Terzo motivo, vertente sulla violazione del principio generale della parità di trattamento

L'indeterminatezza del metodo di calcolo violerebbe l'articolo 2, prima frase, TUE, nonché l'articolo 20 della Carta dei diritti fondamentali dell'Unione europea, in quanto ciò condurrebbe ad una disparità di trattamento (di fatto) tra offerenti di piattaforme on line. Gli offerenti riempirebbero, con metodi variegati e opachi, la lacuna che deriverebbe in particolare dal fatto che il tracciamento di singoli utenti è vietato. Allo stesso tempo, il DSA non prevedrebbe alcun controllo cogente di tutti i metodi di conteggio, bensì soltanto verifiche ad hoc. In tal modo, non si creerebbe un equo level playing field per i soggetti che offrono servizi in concorrenza tra loro. Oltre a ciò, il DSA violerebbe il principio della parità di trattamento per il fatto che vigerebbe una soglia di valore forfettaria per tutte le piattaforme on line, indipendentemente da criteri basati sul rischio dei rispettivi servizi.

4.

Quarto motivo, vertente sulla violazione del principio di proporzionalità

L'applicazione del DSA inciderebbe in maniera sproporzionata sulla libertà e sui diritti fondamentali della ricorrente e, pertanto violerebbe il principio di proporzionalità di cui all'articolo 5, paragrafo 4, secondo comma, TUE. Da un lato, la soglia di valore forfettaria sarebbe inidonea e, dall'altro, l'imposizione di ulteriori obblighi alla ricorrente non sarebbe più necessaria in quanto il commercio on line sarebbe già (sovra-)regolato.

5.

Quinto motivo, vertente sulla violazione dell'obbligo di motivazione

Nella sua decisione, la convenuta avrebbe violato l'obbligo di motivazione sancito dall'articolo 296 TFUE, motivo per cui tale atto non sarebbe condivisibile per la ricorrente quale destinatario.
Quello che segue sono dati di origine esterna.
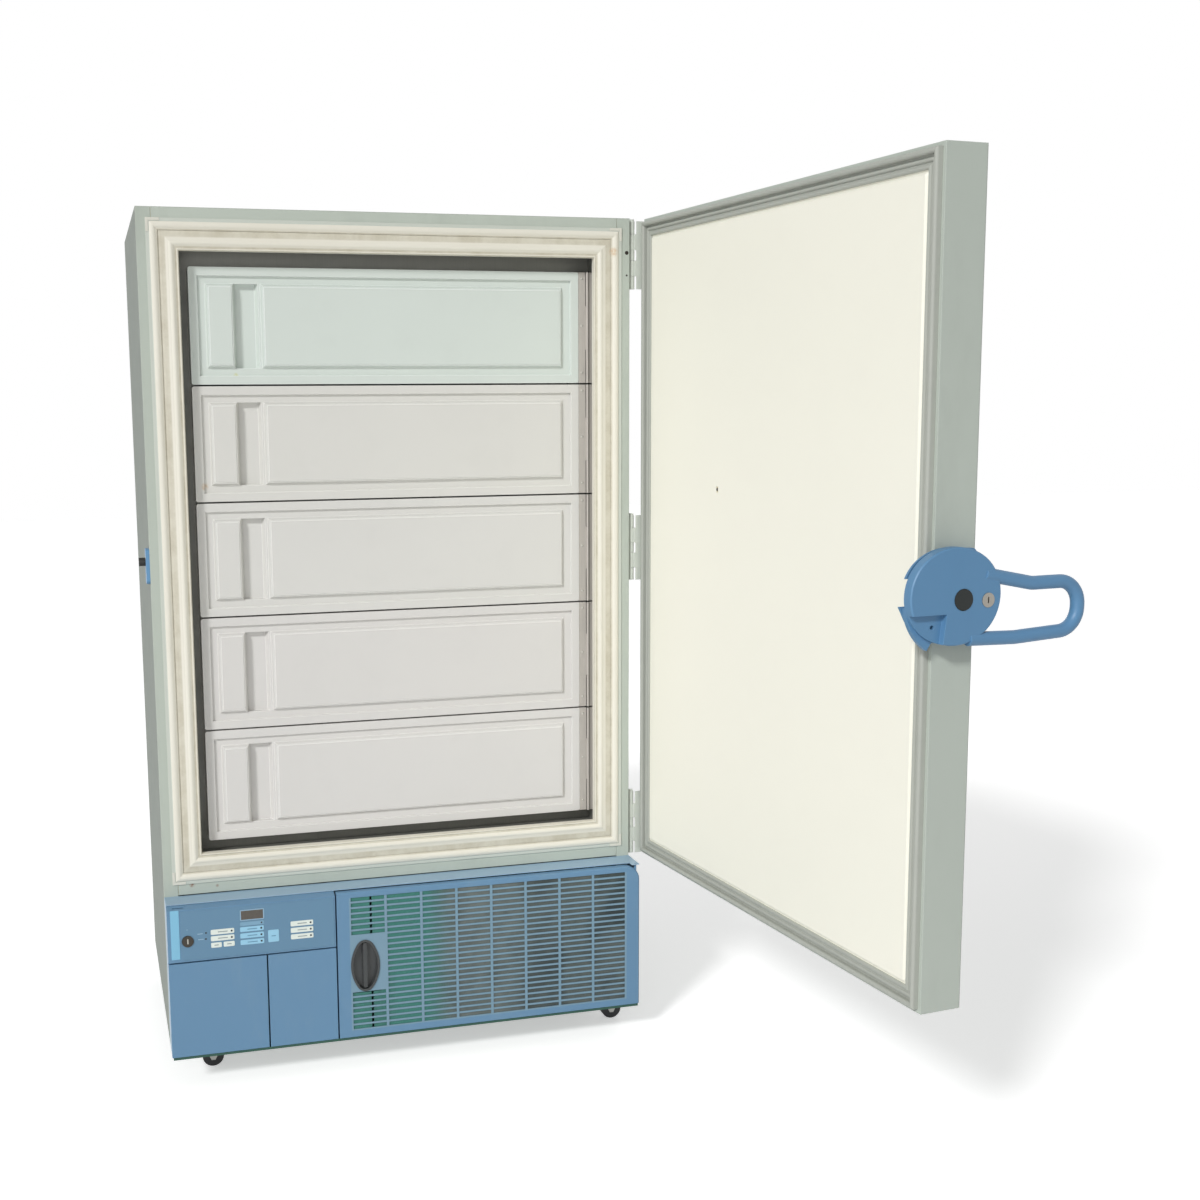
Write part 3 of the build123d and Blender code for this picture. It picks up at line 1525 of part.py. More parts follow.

Mancherebbe qualsiasi riconducibilità sotto la definizione del servizio di hosting ai sensi dell'articolo 3, lettera g), iii), del DSA, malgrado che ciò sia decisivo ai fini dell'applicabilità dell'articolo 33 di tale regolamento.


(1)  Regolamento (UE) 2022/2065 del Parlamento europeo e del Consiglio, del 19 ottobre 2022, relativo a un mercato unico dei servizi digitali e che modifica la direttiva 2000/31/CE (regolamento sui servizi digitali) (GU 2022, L 277, pag. 1).

(2)  Regolamento (EU) 2022/1925 del Parlamento europeo e del Consiglio, del 14 settembre 2022, relativo a mercati equi e contendibili nel settore digitale e che modifica le direttive (UE) 2019/1937 e (UE) 2020/1828 (regolamento sui mercati digitali) (GU 2022, L 265, pag. 1).